• _INSTRUCTIONS TO FOLLOW_: The lines below are to be quoted exactly, from the first through the one that contains "STRAND_SIDES = 10".

• _DATASET EXCERPT_:
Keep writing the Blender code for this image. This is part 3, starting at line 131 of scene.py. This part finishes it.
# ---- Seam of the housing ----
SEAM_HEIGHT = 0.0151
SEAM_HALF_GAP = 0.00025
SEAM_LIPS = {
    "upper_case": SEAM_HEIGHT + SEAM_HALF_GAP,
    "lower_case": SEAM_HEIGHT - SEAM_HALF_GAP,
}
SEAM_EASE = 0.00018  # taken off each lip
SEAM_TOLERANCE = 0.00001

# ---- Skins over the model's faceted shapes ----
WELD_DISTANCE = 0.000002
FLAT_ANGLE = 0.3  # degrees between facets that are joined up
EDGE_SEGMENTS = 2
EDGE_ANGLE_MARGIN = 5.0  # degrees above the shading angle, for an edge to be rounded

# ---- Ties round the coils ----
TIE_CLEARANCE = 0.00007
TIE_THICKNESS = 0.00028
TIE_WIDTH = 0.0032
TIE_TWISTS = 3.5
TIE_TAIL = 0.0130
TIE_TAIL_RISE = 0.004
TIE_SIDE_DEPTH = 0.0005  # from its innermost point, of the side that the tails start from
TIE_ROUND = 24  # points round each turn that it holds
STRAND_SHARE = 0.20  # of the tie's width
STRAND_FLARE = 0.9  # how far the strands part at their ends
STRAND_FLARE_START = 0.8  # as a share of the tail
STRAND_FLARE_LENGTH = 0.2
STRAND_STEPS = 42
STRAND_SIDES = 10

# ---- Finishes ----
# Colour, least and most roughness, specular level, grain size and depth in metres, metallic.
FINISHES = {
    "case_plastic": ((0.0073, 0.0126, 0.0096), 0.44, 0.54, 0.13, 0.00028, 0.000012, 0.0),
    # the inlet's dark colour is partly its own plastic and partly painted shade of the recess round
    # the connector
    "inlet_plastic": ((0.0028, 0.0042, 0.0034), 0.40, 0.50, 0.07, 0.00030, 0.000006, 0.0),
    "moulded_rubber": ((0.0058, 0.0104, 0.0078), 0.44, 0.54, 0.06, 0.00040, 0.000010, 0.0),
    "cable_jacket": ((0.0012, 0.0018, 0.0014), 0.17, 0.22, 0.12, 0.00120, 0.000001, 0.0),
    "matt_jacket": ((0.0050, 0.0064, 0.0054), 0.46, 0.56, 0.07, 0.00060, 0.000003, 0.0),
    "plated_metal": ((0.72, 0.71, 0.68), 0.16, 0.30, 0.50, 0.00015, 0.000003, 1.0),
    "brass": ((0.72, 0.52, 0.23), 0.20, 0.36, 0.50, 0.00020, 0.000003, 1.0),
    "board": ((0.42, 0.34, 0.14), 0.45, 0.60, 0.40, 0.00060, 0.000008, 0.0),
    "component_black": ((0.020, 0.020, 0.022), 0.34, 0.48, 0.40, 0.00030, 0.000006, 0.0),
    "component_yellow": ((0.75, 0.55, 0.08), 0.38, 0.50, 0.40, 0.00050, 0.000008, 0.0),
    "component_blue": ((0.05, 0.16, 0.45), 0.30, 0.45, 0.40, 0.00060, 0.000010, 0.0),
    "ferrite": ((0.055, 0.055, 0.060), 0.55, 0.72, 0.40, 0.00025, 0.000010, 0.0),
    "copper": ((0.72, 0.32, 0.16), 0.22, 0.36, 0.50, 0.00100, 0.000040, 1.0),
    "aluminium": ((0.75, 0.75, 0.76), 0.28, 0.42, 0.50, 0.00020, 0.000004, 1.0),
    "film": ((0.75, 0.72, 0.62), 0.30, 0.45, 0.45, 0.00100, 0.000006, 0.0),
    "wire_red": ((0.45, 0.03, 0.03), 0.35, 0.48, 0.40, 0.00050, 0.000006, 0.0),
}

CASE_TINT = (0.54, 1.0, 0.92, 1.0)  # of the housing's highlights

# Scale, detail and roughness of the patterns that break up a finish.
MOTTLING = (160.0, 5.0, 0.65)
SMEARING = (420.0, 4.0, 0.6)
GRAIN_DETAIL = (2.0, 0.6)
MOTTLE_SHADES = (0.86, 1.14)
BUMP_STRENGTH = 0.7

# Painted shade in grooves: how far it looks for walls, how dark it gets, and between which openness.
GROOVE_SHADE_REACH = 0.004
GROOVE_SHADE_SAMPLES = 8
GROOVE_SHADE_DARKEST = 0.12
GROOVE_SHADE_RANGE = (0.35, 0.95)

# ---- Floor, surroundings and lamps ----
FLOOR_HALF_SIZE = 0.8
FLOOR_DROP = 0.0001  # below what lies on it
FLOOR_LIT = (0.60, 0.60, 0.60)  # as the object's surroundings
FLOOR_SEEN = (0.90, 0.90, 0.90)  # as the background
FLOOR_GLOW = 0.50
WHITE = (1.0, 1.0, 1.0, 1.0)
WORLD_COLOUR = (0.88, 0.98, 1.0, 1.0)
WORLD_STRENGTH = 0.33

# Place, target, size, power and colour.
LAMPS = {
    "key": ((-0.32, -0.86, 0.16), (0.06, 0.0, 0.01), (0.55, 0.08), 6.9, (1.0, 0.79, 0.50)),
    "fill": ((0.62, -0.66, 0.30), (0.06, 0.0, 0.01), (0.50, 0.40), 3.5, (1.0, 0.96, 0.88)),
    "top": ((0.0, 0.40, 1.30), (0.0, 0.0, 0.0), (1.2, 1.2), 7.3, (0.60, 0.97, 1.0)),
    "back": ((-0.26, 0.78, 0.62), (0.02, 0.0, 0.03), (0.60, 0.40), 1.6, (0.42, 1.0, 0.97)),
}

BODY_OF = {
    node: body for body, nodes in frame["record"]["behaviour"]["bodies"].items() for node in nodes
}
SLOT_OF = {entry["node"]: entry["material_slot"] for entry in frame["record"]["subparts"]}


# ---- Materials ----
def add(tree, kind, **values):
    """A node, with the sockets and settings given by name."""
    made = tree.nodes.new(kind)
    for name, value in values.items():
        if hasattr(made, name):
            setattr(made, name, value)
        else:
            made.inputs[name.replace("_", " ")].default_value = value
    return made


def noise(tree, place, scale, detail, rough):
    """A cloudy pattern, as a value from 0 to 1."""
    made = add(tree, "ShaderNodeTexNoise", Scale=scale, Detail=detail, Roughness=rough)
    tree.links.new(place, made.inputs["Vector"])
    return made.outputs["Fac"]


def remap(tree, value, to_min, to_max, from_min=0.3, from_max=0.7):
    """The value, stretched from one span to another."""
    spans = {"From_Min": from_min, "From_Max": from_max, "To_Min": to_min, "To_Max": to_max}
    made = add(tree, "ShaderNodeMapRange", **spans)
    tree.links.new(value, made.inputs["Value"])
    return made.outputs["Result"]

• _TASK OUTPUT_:
Keep writing the Blender code for this image. This is part 3, starting at line 131 of scene.py. This part finishes it.
# ---- Seam of the housing ----
SEAM_HEIGHT = 0.0151
SEAM_HALF_GAP = 0.00025
SEAM_LIPS = {
    "upper_case": SEAM_HEIGHT + SEAM_HALF_GAP,
    "lower_case": SEAM_HEIGHT - SEAM_HALF_GAP,
}
SEAM_EASE = 0.00018  # taken off each lip
SEAM_TOLERANCE = 0.00001

# ---- Skins over the model's faceted shapes ----
WELD_DISTANCE = 0.000002
FLAT_ANGLE = 0.3  # degrees between facets that are joined up
EDGE_SEGMENTS = 2
EDGE_ANGLE_MARGIN = 5.0  # degrees above the shading angle, for an edge to be rounded

# ---- Ties round the coils ----
TIE_CLEARANCE = 0.00007
TIE_THICKNESS = 0.00028
TIE_WIDTH = 0.0032
TIE_TWISTS = 3.5
TIE_TAIL = 0.0130
TIE_TAIL_RISE = 0.004
TIE_SIDE_DEPTH = 0.0005  # from its innermost point, of the side that the tails start from
TIE_ROUND = 24  # points round each turn that it holds
STRAND_SHARE = 0.20  # of the tie's width
STRAND_FLARE = 0.9  # how far the strands part at their ends
STRAND_FLARE_START = 0.8  # as a share of the tail
STRAND_FLARE_LENGTH = 0.2
STRAND_STEPS = 42
STRAND_SIDES = 10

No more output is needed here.